Folha de S. Paulo


A pirâmide invertida

Darren Staples/Reuters
O técnico espanhol Pep Guardiola
O técnico espanhol Pep Guardiola

Jonathan Wilson resolveu contar como os esquemas táticos foram mudando a cara do jogo de futebol através dos tempos.

Aparentemente, uma chateação para os que não são adoradores das pranchetas. Mas não.

"A Pirâmide Invertida", livro que está sendo lançado no Brasil pela editora Grande Área, que já nos deu joias como "Guardiola Confidencial" (e vem outro livro aí sobre o genial treinador catalão), "Mourinho Rockstar", "Soccer: Sucesso em Seattle" e "Gol da Alemanha", é chamado pelo mundo afora de "bíblia da tática".

Mestre Tostão o recomendou em sua coluna dominical, escreveu ser "ótimo" e obrigou mergulhar nele.

Mesmo quem prefira o improviso ao planejamento, o drible à força, a criatividade pura à inteligência programada, se impressionará com a qualidade da pesquisa de Wilson e se surpreenderá ao constatar que no peito de um amante da tática também bate um coração.

Wilson não desafina e não precisa se justificar, embora diga logo na introdução: "Muita gente me considera um fundamentalista da tática: eu não creio que a tática seja a única coisa que determina como uma equipe joga nem que seja sempre o fator mais importante no desenrolar de um jogo. Na verdade, é um fator entre tantos -talvez um fator negligenciado-, mas apenas um dos fios que se entrelaçam com o talento, a forma física, a motivação, a força e a sorte, em uma tapeçaria imensamente complexa". Viva!

A começar pelo achado de alguém ser "fundamentalista da tática", está claro que o britânico não negligencia os aspectos que os, digamos assim, impressionistas do futebol, mais prezam.
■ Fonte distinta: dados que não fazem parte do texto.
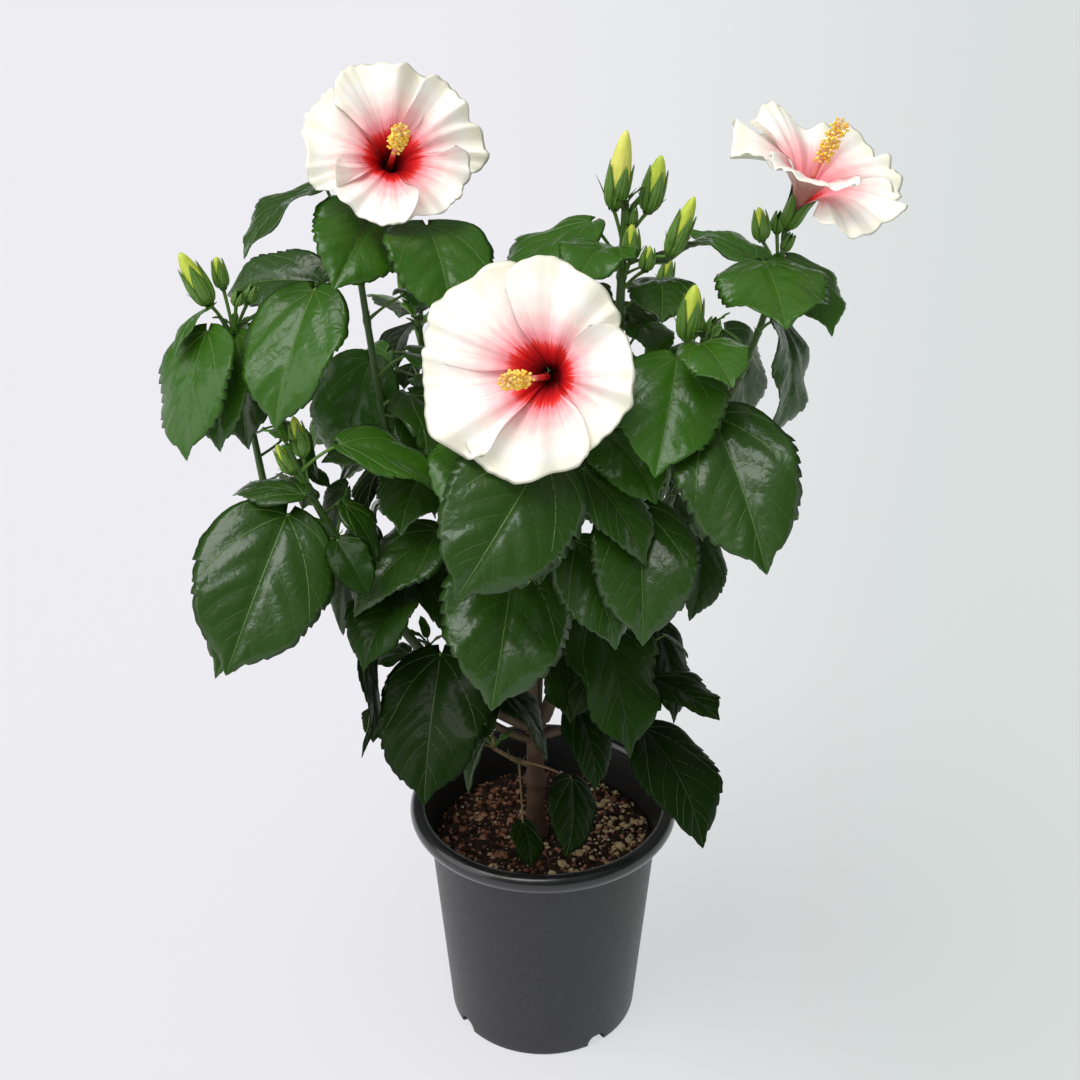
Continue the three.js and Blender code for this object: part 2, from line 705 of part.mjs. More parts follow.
function bloomSolids(stem, spec) {
  const { foot, axis, petals } = bloomFrame(spec);
  const pieces = petals.map((petal) => (
    solid(blade(petal, BLOOM.rows, BLOOM.columns, BLOOM.thickness))
  ));
  const aside = direction(spec.facing + 90, 0);
  const turned = (profile, sides) => profile.map(([radius, far]) => (
    ring(foot.clone().addScaledVector(axis, far), axis, aside, radius, sides)
  ));
  const { column, columnRadius, headLength, headRadius, calyxLength, calyxRadius } = BLOOM;
  const neck = column - headLength;
  pieces.push(solid(loft(turned([[columnRadius, -2], [columnRadius, neck],
    [headRadius, neck + headLength * 0.25], [headRadius, neck + headLength * 0.8], [0, column]],
  SIDES.column))));
  const stalk = bloomStalk(stem, spec);
  const rings = Array.from({ length: STEPS.bloomStalk + 1 }, (_, i) => {
    const t = i / STEPS.bloomStalk;
    return ring(stalk.getPoint(t), heading(stalk, t), aside, BLOOM.stalkRadius, SIDES.calyx);
  });
  rings.push(...turned([[calyxRadius * 0.7, 1.5 - BLOOM.sepalDrop], [calyxRadius, calyxLength * 0.35],
    [calyxRadius * 1.15, calyxLength - BLOOM.sepalDrop], [0, calyxLength * 0.5]], SIDES.calyx));
  pieces.push(solid(loft(rings)));
  return pieces;
}

// ---------------------------------------------------------------- pot and potting mix

function potProfile() {
  const { footRadius, neckRadius, neckHeight, wall, floor, rimRadius, rimWidth, rimHeight } = POT;
  const rim = { r: rimRadius - rimWidth / 2, z: POT.height - rimHeight / 2 };
  const points = [[0, 0], [footRadius - 3, 0], [footRadius - 0.8, 0.8], [footRadius, 2.8],
    [neckRadius, neckHeight]];
  for (let angle = -125; angle <= 170; angle += 42) {
    points.push([
      rim.r + (rimWidth / 2) * Math.cos(angle * RADIAN),
      rim.z + (rimHeight / 2) * Math.sin(angle * RADIAN),
    ]);
  }
  points.push([neckRadius - wall, neckHeight], [footRadius - wall, floor + 2.2],
    [footRadius - wall - 2, floor], [0, floor]);
  return points;
}

function potSolid() {
  const points = potProfile().map(([radius, height]) => new THREE.Vector2(radius, height));
  const shell = new THREE.LatheGeometry(points, POT.segments).rotateX(Math.PI / 2);
  let body = solid(shell);
  for (let k = 0; k < POT.notchCount; k += 1) {
    const turn = (POT.notchTurn + (360 * k) / POT.notchCount) * RADIAN;
    const notch = new THREE.CylinderGeometry(POT.notchRadius, POT.notchRadius, 14, 16);
    notch.rotateZ(Math.PI / 2).translate(POT.footRadius, 0, POT.notchRise).rotateZ(turn);
    body = body.subtract(solid(notch));
  }
  return mainBody(body);
}

// Inside radius of the pot's wall at a height.
function insideRadius(z) {
  const { footRadius, neckRadius, neckHeight, wall } = POT;
  return footRadius - wall + ((neckRadius - footRadius) * z) / neckHeight;
}

function mixSolid() {
  const low = POT.floor + GAP;
  const points = [[0, low], [insideRadius(0) - 3 - GAP, low], [insideRadius(0) - 0.6 - GAP, low + 3],
    [insideRadius(MIX.surface) - GAP - 0.4, MIX.surface]];
  for (let ring = MIX.rings - 1; ring > 0; ring -= 1) {
    points.push([(insideRadius(MIX.surface) * ring) / MIX.rings, MIX.surface]);
  }
  points.push([0, MIX.surface]);
  const vectors = points.map(([radius, height]) => new THREE.Vector2(radius, height));
  const geometry = new THREE.LatheGeometry(vectors, MIX.segments).rotateX(Math.PI / 2);
  const place = geometry.getAttribute("position");
  for (let i = 0; i < place.count; i += 1) {
    const [x, y, z] = [place.getX(i), place.getY(i), place.getZ(i)];
    const away = Math.hypot(x - TRUNK.foot[0], y - TRUNK.foot[1]);
    if (z > MIX.surface - 1 && away > MIX.bareRadius) {
      const bump = Math.sin(x * 0.21 + 1.3) * Math.cos(y * 0.19 - 0.6) - 0.4;
      place.setZ(i, z + MIX.bump * bump);
    }
  }
  return solid(geometry);
}

// ---------------------------------------------------------------- trunk and boughs

const shrub = new THREE.Group();

function addNode(name, manifold, material) {
  const mesh = new THREE.Mesh(geometryOf(manifold), material.clone());
  mesh.name = name;
  shrub.add(mesh);
}

const limbs = new Map(); // name -> { curve, radius, body, wide }

// A limb starts inside its parent and is cut back to stand clear of every limb before it.
// `wide` is the limb made fatter by the gap, and is what later ones are cut with.
function growLimb(name, curve, radius, sides, steps) {
  let body = solid(bar(curve, radius, sides, steps));
  for (const other of limbs.values()) body = body.subtract(other.wide);
  const clear = GAP / Math.cos(Math.PI / sides);
  const wide = solid(bar(curve, (t) => radius(t) + clear, sides, steps, GAP / curve.getLength()));
  limbs.set(name, { curve, radius, body: mainBody(body), wide });
}

// Where a branch leaves its parent limb.
function branchCurve(spec) {
  const parent = limbs.get(spec.parent);
  const start = parent.curve.getPoint(spec.at);
  if (spec.at < 1) {
    start.addScaledVector(direction(spec.turn, 0), parent.radius(spec.at) * BRANCH_FOOT);
  }
  return limbCurve(start, spec);
}

const trunkLine = { turn: 180, reach: TRUNK.reach, rise: TRUNK.rise, out: 0.5, up: 0.5 };
const trunkCurve = limbCurve(new THREE.Vector3(...TRUNK.foot), trunkLine);
growLimb("trunk", trunkCurve, trunkRadius, SIDES.trunk, STEPS.trunk);
for (const spec of BOUGHS) {
  growLimb(spec.name, branchCurve(spec), taper(spec.thick, spec.thin), SIDES.bough, STEPS.bough);
}

addNode("pot", potSolid(), POT_BLACK);
addNode("potting_mix", mixSolid(), MIX_BROWN);
for (const [name, { body }] of limbs) {
  addNode(name, body, name === "trunk" ? BARK_TAN : STEM_GREEN);
}

// ---------------------------------------------------------------- masses of foliage

const crowd = []; // what stands in the crown, as points with a ball about them

function occupy(owner, points) {
  crowd.push({ owner, points, ball: new THREE.Sphere().setFromPoints(points) });
}

// True where every point stands clear of the crowd, apart from what the owners in `mine` hold.
function isClear(points, mine) {
  const ball = new THREE.Sphere().setFromPoints(points);
  return crowd.every((other) => {
    if (mine.includes(other.owner)) return true;
    const near = ball.radius + other.ball.radius + SPACE.clear;
    if (ball.center.distanceTo(other.ball.center) > near) return true;
    return points.every((p) => other.points.every((q) => p.distanceTo(q) > SPACE.clear));
  });
}

const inCrown = (p) => Math.hypot(
  ...CROWN.reach.map((reach, k) => (p.getComponent(k) - CROWN.middle[k]) / reach),
) < 1;

// The places that a leaf takes: its blade, its stalk, and the foot of the stalk by the stem.
function leafPlaces(stem, spec, number) {
  const { start, root } = stalkEnds(stem, spec);
  const stalk = stalkCurve(start, root);
  return {
    blade: bladePoints(leafSurface(root, spec, number)),
    stalk: linePoints(stalk, 0.4, 0.9, 3),
    foot: linePoints(stalk, 0.1, 0.3, 2),
  };
}

function occupyLeaf(owner, { blade, stalk }) {
  occupy(owner, blade);
  occupy(owner, stalk);
}

// A stalk may pass what its own mass holds, and its foot the limb that carries the mass.
const leafIsClear = (mass, { blade, stalk, foot }) => (
  blade.every(inCrown) && isClear(blade, []) && isClear(stalk, [mass.name])
  && isClear(foot, [mass.name, mass.stem.parent])
);

// Leaves that grow by rule, each tried in a few directions and left out where none is clear.
function ruledLeaves(mass, stem) {
  const found = [];
  const spec = mass.fill;
  const first = mass.leaves.length;
  const random = chance(spec.seed);
  for (let i = 0; i < spec.count; i += 1) {
    const at = spec.from + ((spec.to - spec.from) * i) / Math.max(spec.count - 1, 1);
    let placed = false;
    for (let attempt = 0; attempt < SPACE.tries; attempt += 1) {
      const turn = spec.first + GOLDEN_ANGLE * i + SPACE.retry * attempt;
      const candidate = leaf(
        at, turn, 5 + 35 * random(), 26 + 20 * random(),
        spec.small + (spec.large - spec.small) * random(), 0.72 + 0.14 * random(),
        turn + 60 * (random() - 0.5), spec.hang * (1 - 0.5 * at) + 20 * (random() - 0.5),
        40 * (random() - 0.5),
      );
      if (placed) continue;
      const places = leafPlaces(stem, candidate, first + i);
      placed = leafIsClear(mass, places);
      if (placed) {
        found.push(candidate);
        occupyLeaf(mass.name, places);
      }
    }
  }
  return found;
}

// Limbs, stems, blooms, buds and the leaves with a set place take their space first.
for (const [name, { curve }] of limbs) occupy(name, linePoints(curve, 0, 1, 40));
const stems = new Map();
for (const mass of MASSES) {
  const stem = branchCurve(mass.stem);
  stems.set(mass.name, stem);
  occupy(mass.name, linePoints(stem, 0, 1, 14));
}
for (const mass of MASSES) {
  const stem = stems.get(mass.name);
  for (const spec of mass.blooms) {
    occupy(mass.name, bloomPoints(spec));
    occupy(mass.name, linePoints(bloomStalk(stem, spec), 0, 1, 8));
  }
  for (const spec of mass.buds) {
    const { foot, axis } = budPlace(stem, spec);
    const places = [0, 0.3, 0.6, 0.9].map((k) => foot.clone().addScaledVector(axis, k * spec.length));
    occupy(mass.name, places);
  }
  mass.leaves.forEach((spec, number) => occupyLeaf(mass.name, leafPlaces(stem, spec, number)));
}

for (const mass of MASSES) {
  const stem = stems.get(mass.name);
  let wood = solid(bar(stem, taper(mass.stem.thick, mass.stem.thin), SIDES.stem, STEPS.stem));
  for (const { wide } of limbs.values()) wood = wood.subtract(wide);
  const pieces = [mainBody(wood)];
  const leaves = [...mass.leaves, ...ruledLeaves(mass, stem)];
  leaves.forEach((spec, number) => pieces.push(leafSolid(stem, spec, number)));
  for (const spec of mass.buds) pieces.push(budSolid(stem, spec));
  for (const spec of mass.blooms) pieces.push(...bloomSolids(stem, spec));
  addNode(mass.name, mainBody(join(pieces)), LEAF_GREEN);
}

export default shrub;
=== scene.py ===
"""A potted hibiscus shrub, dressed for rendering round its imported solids.

Lengths are in millimetres until a mesh is made. +Z is up, and the origin is the middle of the
pot's flat underside. A direction is a turn in degrees about +Z from +X, and a rise.
"""

import json
import logging
import math
from dataclasses import dataclass, field
from enum import Enum
from typing import Callable, Sequence

import bpy
import numpy as np
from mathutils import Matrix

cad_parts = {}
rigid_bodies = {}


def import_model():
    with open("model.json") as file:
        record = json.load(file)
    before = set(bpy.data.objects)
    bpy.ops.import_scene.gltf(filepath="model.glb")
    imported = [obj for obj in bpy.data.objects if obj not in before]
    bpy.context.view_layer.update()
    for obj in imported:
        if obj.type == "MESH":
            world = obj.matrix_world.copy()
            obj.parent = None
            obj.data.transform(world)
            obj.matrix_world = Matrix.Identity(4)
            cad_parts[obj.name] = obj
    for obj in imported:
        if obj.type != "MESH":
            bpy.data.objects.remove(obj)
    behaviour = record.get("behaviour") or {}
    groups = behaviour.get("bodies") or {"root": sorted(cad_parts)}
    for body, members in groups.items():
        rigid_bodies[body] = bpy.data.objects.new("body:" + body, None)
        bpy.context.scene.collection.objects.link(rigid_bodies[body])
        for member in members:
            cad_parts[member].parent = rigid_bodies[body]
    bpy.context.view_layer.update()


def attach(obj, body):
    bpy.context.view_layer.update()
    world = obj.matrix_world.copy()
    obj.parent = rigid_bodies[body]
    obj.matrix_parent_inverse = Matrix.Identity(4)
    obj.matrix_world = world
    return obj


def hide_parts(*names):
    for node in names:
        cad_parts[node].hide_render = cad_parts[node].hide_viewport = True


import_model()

LOG = logging.getLogger("hibiscus")
MM = 0.001
RADIAN = math.pi / 180
TURN = 2 * math.pi
GOLDEN_ANGLE = 137.5

Array = np.ndarray
Surface = Callable[[Array, Array], Array]
Triple = tuple[float, float, float]
Row = tuple[float, ...]
Stop = tuple[float, Triple]
Socket = bpy.types.NodeSocket
Values = dict[str | int, object]


# ---- directions and chance ----


def direction(turn: float, rise: float) -> Array:
    """Unit vector along a turn and a rise, in degrees."""
    flat = math.cos(rise * RADIAN)
    return np.array([math.cos(turn * RADIAN) * flat, math.sin(turn * RADIAN) * flat,
                     math.sin(rise * RADIAN)])


def unit(vectors: Array) -> Array:
    """Vectors brought to length one, along the last axis."""
    length = np.linalg.norm(vectors, axis=-1, keepdims=True)
    return vectors / np.maximum(length, 1e-9)


def bell(off: Array) -> Array:
    """A bell curve: 1 at nought, and soon nought on both sides."""
    return np.exp(-off ** 2)


def share(value: float) -> float:
    """The part of a number after its point."""
    return value - math.floor(value)


class Chance:
    """A repeatable chance in 0..1, the same as the shrub's source draws."""

    def __init__(self, seed: int) -> None:
        """Starts the row of draws from a whole-number seed."""
        self.state = (seed * 2654435761) & 0xFFFFFFFF

    def draw(self) -> float:
        """The next number, from 0 to 1."""
        self.state = (self.state * 1664525 + 1013904223) & 0xFFFFFFFF
        return self.state / 4294967296


# ---- finishes ----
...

Na verdade é falsa a oposição entre a organização do jogo e os imprevistos do jogo, como é falsa a questão entre jogar bonito e perder ou jogar feio e vencer.

Fato é que, preocupado com os rumos do futebol inglês, não porque tenha sido goleado pelos alemães, mas porque o English Team jamais nem sequer decidiu uma Eurocopa -e lá se foram 15 desde 1960-, além de só ter vencido uma das 20 Copas do Mundo desde 1930, e só a Rainha e os referees sabem como, no torneio na Inglaterra, em 1966, Wilson tratou dos primórdios do jogo, inventado modernamente por seus conterrâneos, até os dias do catalão Pep Guardiola.

Por mais que tenha uma compreensível visão eurocêntrica do futebol, Wilson fica a milhares de jardas de negligenciar centros como o Brasil e a Argentina, além de surpreender com histórias sobre como os judeus colaboraram para o progresso do jogo e sobre como os elegantes cafés de Viena viveram dias como os de nossos mais simples botequins, os sujinhos, inclusive -aqueles que devem horrorizar o novo prefeito paulistano, cuja prestimosa senhora desconhece até o Minhocão.

É possível que ao chegar ao fim das 449 páginas a rara leitora e o raro leitor nunca mais vejam um jogo do mesmo jeito. É possível, também, que continuem a vê-lo como sempre viram.

Porque com o WM, o 4-2-4, 4-3-3, 3-5-1-1 ou o 4-6-0, uma coisa é certa: ninguém inventou um sistema tático que a emoção do futebol seja incapaz de vencer.

Nem, felizmente, alguém inventará.

Wilson sabe disso. Mergulhe você também.